On oublie toujours, quand on parle de l’ex-RDA, que c’est le seul pays au monde à être, en 1945, directement passé du nazisme au communisme. La preuve, en somme, de leur parenté. La terre, par excellence, de leur unité. Le laboratoire, vivant, où ils se sont enchaînés l’un à l’autre. Et l’un des hauts lieux, pour cette raison, de l’histoire européenne de l’infamie. Cette page est-elle, enfin, tournée ? Oui si l’on en croit le départ de Berlin, cette semaine, des derniers soldats de l’armée rouge. Non, si l’on écoute le grondement de ces « Kaoten » et autres « skinheads », qui sont l’équivalent moderne des « voyous publics » de Nietzsche et ne se lassent apparemment pas de semer le trouble dans les villes orientales du pays. Et puis ces archives de la Stasi qui semblent n’en pas vouloir finir, elles non plus, de dégorger leurs périlleux secrets… A quand l’histoire vraie de ce qui fut l’Allemagne de l’Est ?

Si le nazisme et le communisme furent l’affaire du siècle qui s’achève, l’islamisme radical pourrait bien être celle du siècle qui commence. Un document, à cet égard. C’est, dans L’Observateur de la semaine dernière, l’étonnant entretien d’Olivier Rolin avec Hassan al-Tourabi – l’homme fort du Soudan, en même temps que l’un des idéologues les plus en vue de cet islamisme montant. D’habitude, quand on dit « islamisme », on pense « particularisme ». Ou « nationalisme ». On réduit le phénomène à je ne sais quelle « régression locale », ou « crispation identitaire », dont l’un des crimes serait, d’ailleurs, d’enfermer l’islam lui-même dans la prison d’un intégrisme aussi borné qu’archaïque. Or ce qui frappe dans cette conversation c’est, au contraire, le modernisme du discours. Son ouverture au monde. C’est le fait qu’il se veuille, et s’affirme, porteur d’un message ambitieux, destiné à tous les hommes. C’est son universalisme, en un mot : un universalisme noir, mais un universalisme quand même – dont rien ne dit qu’il soit moins armé, ni peut-être moins fondé, que le nôtre pour l’emporter. « Nous voulons que le monde entier devienne islamique », dit-il.
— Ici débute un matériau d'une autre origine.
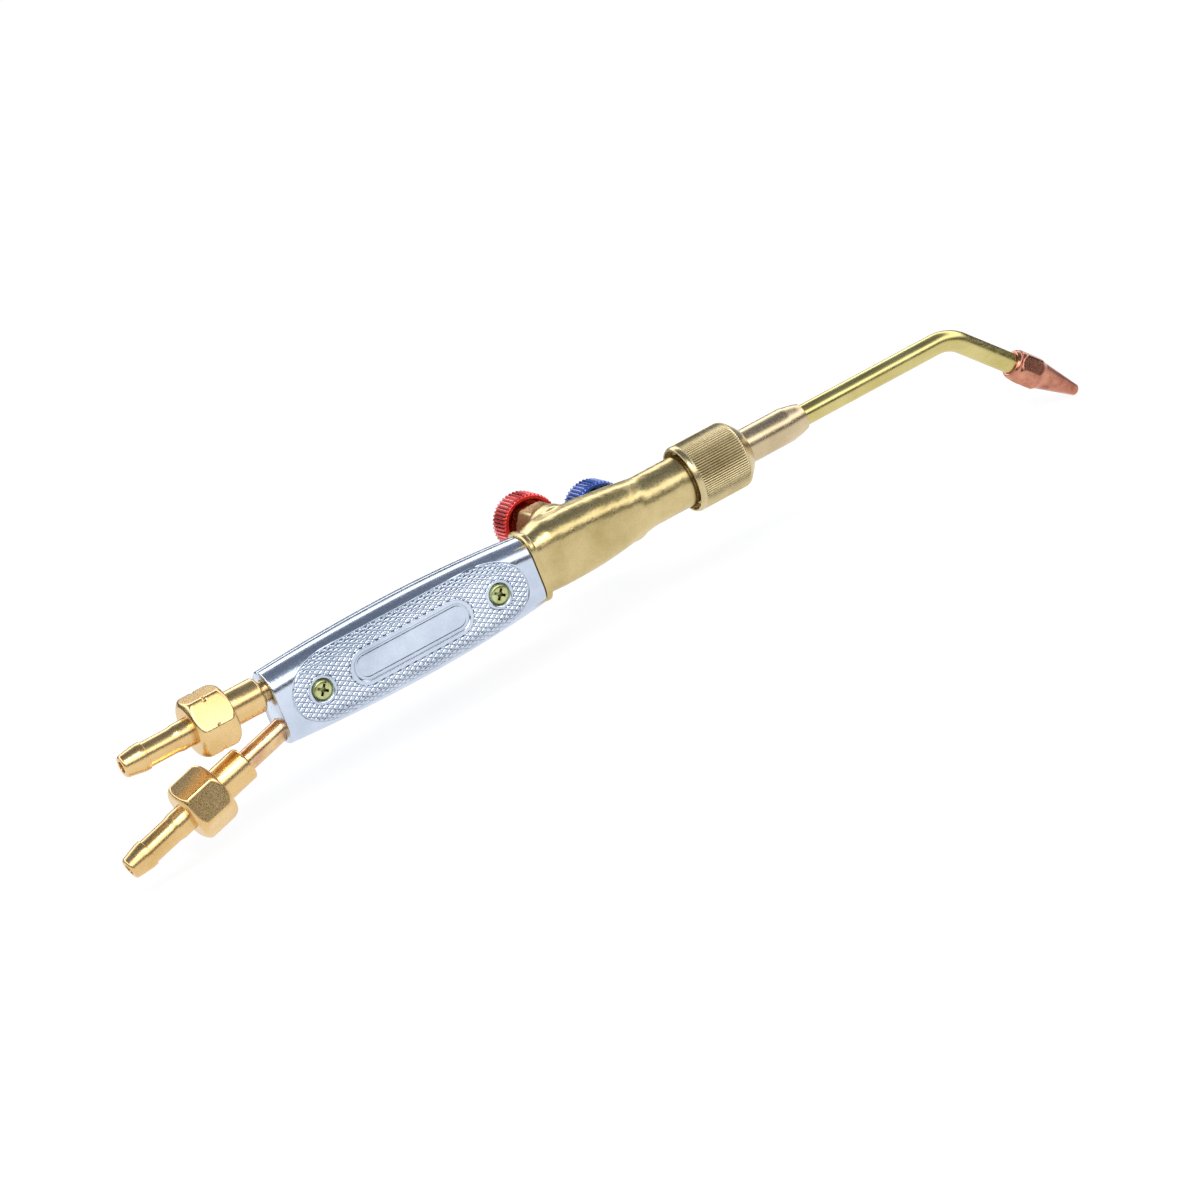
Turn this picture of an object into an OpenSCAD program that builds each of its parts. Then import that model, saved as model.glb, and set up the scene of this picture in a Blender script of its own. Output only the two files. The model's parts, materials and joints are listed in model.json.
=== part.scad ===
// Oxy-fuel gas torch: grip, cast brass valve body, two needle valves, union nut,
// bent interchangeable tip and two hose fittings.
// Origin: middle of the grip, on the main axis. +X towards the tip, +Y towards the
// knobs, +Z opposite to the way the tip bends.

/* [Grip] */
// Length of the grip shells
grip_len = 107; // [100:1:110]
// Height of the grip at its widest place
grip_h = 31.4; // [30:0.2:33]
// Thickness of both grip shells together
grip_t = 20; // [19:0.5:22]
// How far the grip's middle lies below the main axis
grip_drop = 2; // [1.8:0.1:2.2]
// Wall thickness of the shells
grip_wall = 2.4; // [2:0.1:2.6]
// Distance from the grip's middle to each screw
screw_x = 36.7; // [34:0.1:38]

/* [Valve body] */
// Height of the swelling behind the neck
swell_h = 25.6; // [24:0.2:27]
// Diameter of the neck
neck_d = 19.6; // [19:0.1:20]
// Position of the fuel valve along the torch
fuel_valve_x = 71; // [70:0.5:72]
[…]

Et on frémit. Car on sent, derrière le propos, non pas la fanfaronnade du terroriste, ni le dogmatisme du chef religieux, mais une prétention à l’unité qui est comme une réplique, ou un effet de miroir, de la nôtre. Universalisme contre universalisme : tel est le défi ; tel est l’enjeu ; et c’est pour cela que la bataille sera celle de l’époque qui vient.